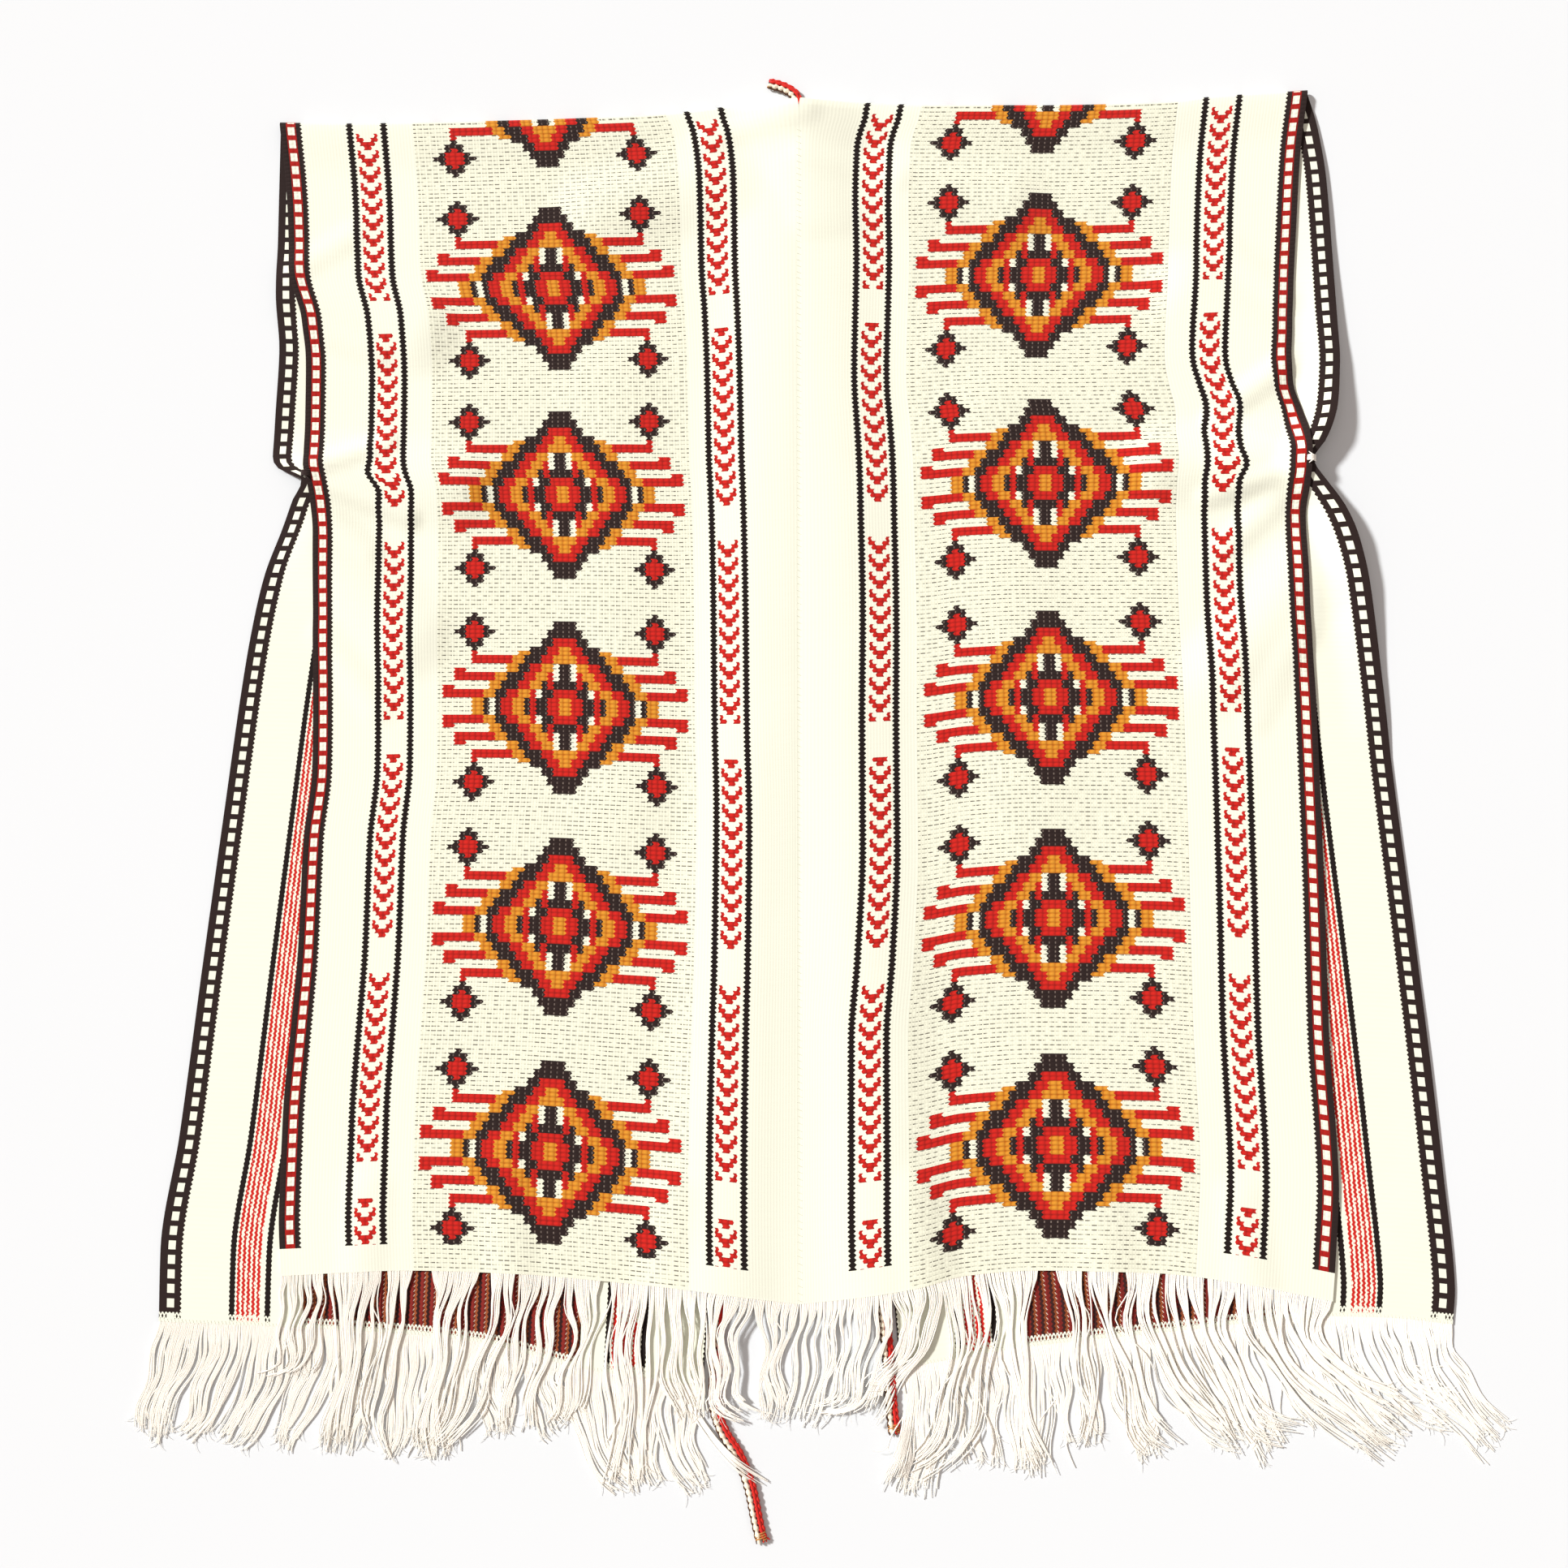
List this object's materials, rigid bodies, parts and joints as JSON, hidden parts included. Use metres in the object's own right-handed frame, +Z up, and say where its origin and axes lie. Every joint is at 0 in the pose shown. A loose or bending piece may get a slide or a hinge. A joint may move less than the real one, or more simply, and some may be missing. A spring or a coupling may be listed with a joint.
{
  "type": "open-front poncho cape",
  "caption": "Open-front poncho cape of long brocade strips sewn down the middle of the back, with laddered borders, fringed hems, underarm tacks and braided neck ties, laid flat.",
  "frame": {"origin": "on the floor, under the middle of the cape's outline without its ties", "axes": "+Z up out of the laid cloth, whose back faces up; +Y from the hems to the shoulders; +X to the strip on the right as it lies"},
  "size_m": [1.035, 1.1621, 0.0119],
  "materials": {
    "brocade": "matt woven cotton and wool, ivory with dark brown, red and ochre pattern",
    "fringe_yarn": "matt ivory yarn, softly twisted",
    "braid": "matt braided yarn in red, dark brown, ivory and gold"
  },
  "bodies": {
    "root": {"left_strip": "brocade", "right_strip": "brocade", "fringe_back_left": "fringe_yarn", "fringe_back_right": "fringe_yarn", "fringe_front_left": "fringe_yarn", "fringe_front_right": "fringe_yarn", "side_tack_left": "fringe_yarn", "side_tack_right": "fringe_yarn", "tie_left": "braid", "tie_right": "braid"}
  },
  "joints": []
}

**YOUR OBJECTIVE**
Each line must be given again exactly as written above.

**OUTPUT OF THE EXERCISE**
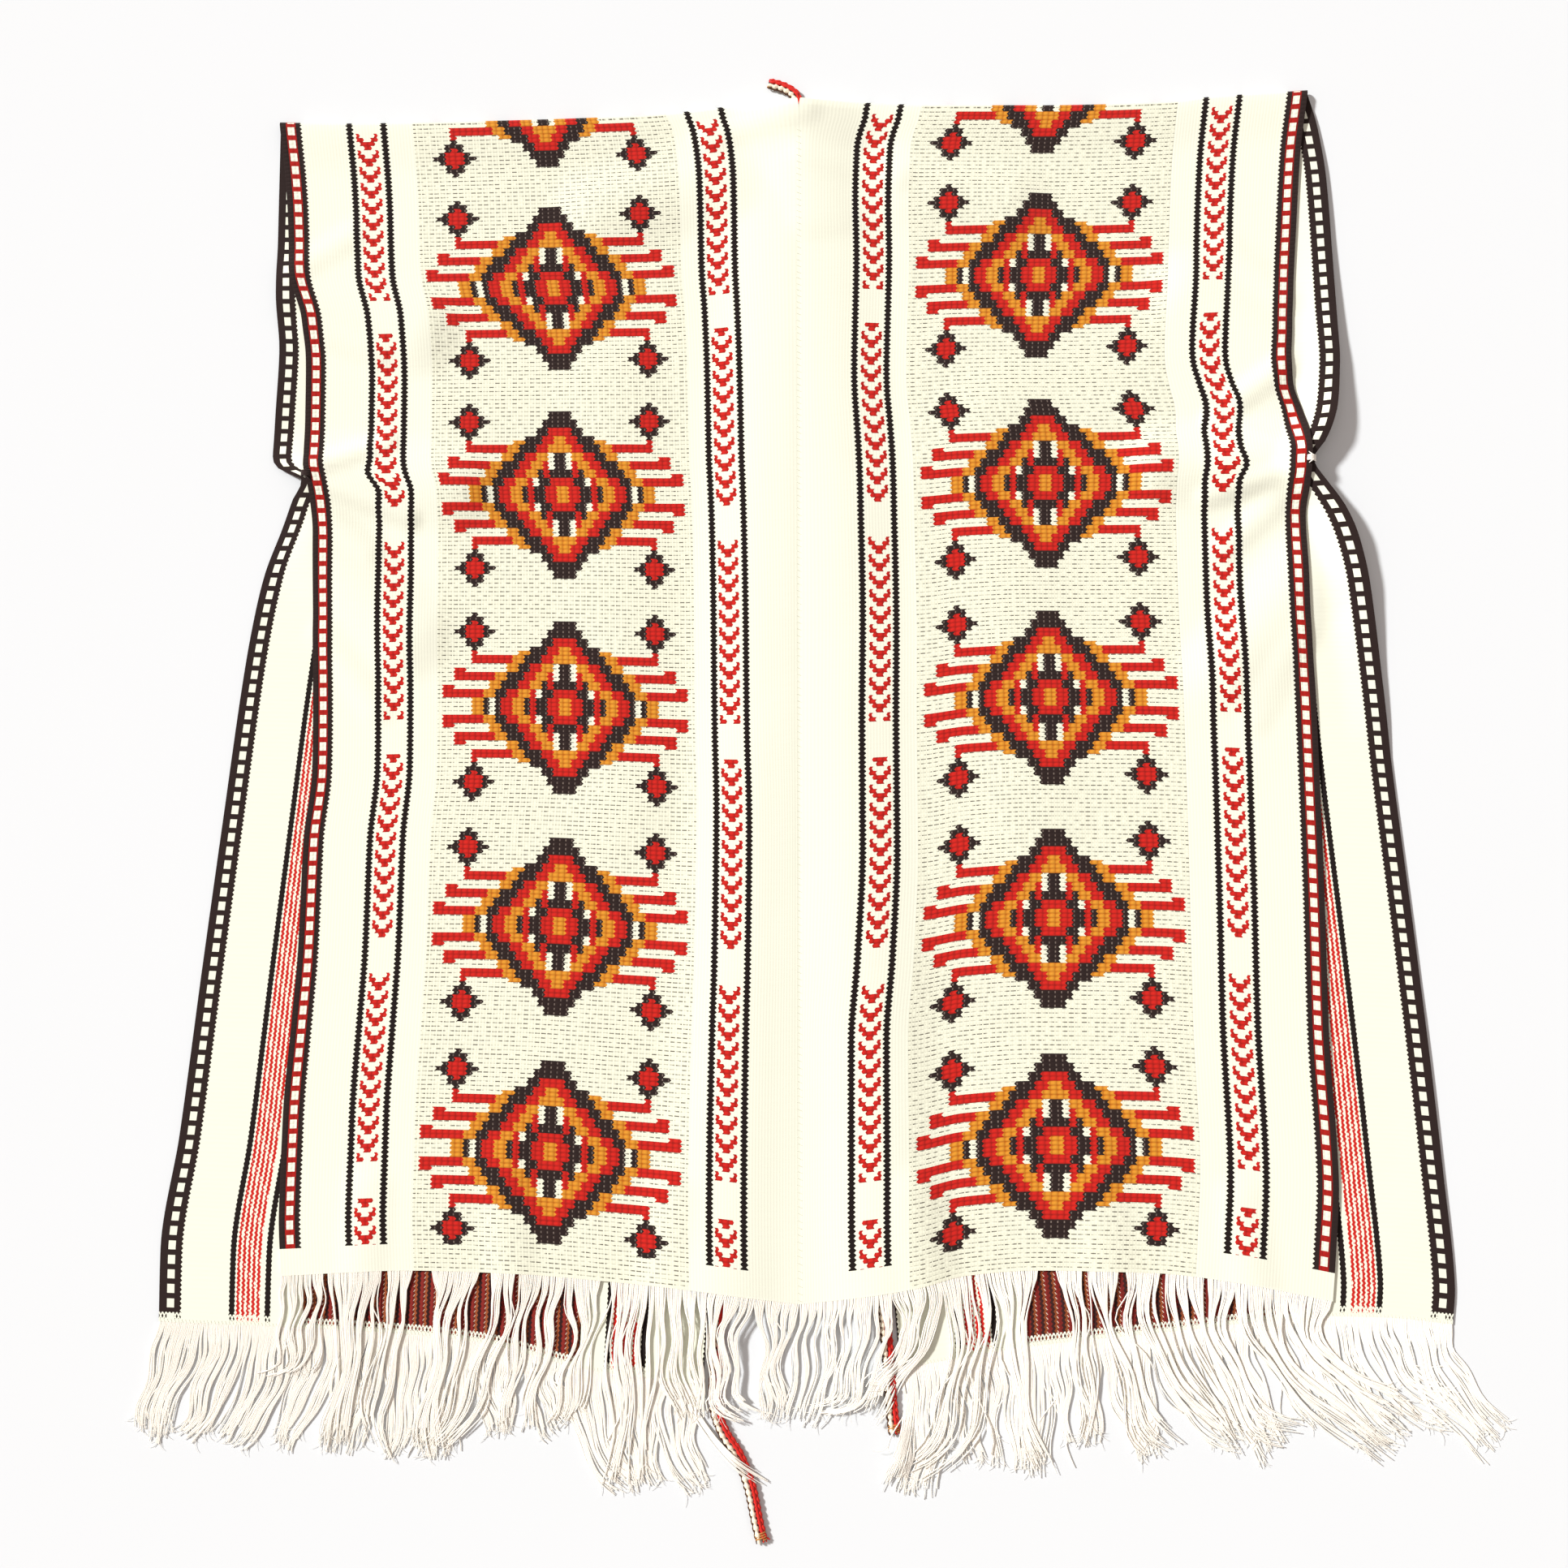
List this object's materials, rigid bodies, parts and joints as JSON, hidden parts included. Use metres in the object's own right-handed frame, +Z up, and say where its origin and axes lie. Every joint is at 0 in the pose shown. A loose or bending piece may get a slide or a hinge. A joint may move less than the real one, or more simply, and some may be missing. A spring or a coupling may be listed with a joint.
{
  "type": "open-front poncho cape",
  "caption": "Open-front poncho cape of long brocade strips sewn down the middle of the back, with laddered borders, fringed hems, underarm tacks and braided neck ties, laid flat.",
  "frame": {"origin": "on the floor, under the middle of the cape's outline without its ties", "axes": "+Z up out of the laid cloth, whose back faces up; +Y from the hems to the shoulders; +X to the strip on the right as it lies"},
  "size_m": [1.035, 1.1621, 0.0119],
  "materials": {
    "brocade": "matt woven cotton and wool, ivory with dark brown, red and ochre pattern",
    "fringe_yarn": "matt ivory yarn, softly twisted",
    "braid": "matt braided yarn in red, dark brown, ivory and gold"
  },
  "bodies": {
    "root": {"left_strip": "brocade", "right_strip": "brocade", "fringe_back_left": "fringe_yarn", "fringe_back_right": "fringe_yarn", "fringe_front_left": "fringe_yarn", "fringe_front_right": "fringe_yarn", "side_tack_left": "fringe_yarn", "side_tack_right": "fringe_yarn", "tie_left": "braid", "tie_right": "braid"}
  },
  "joints": []
}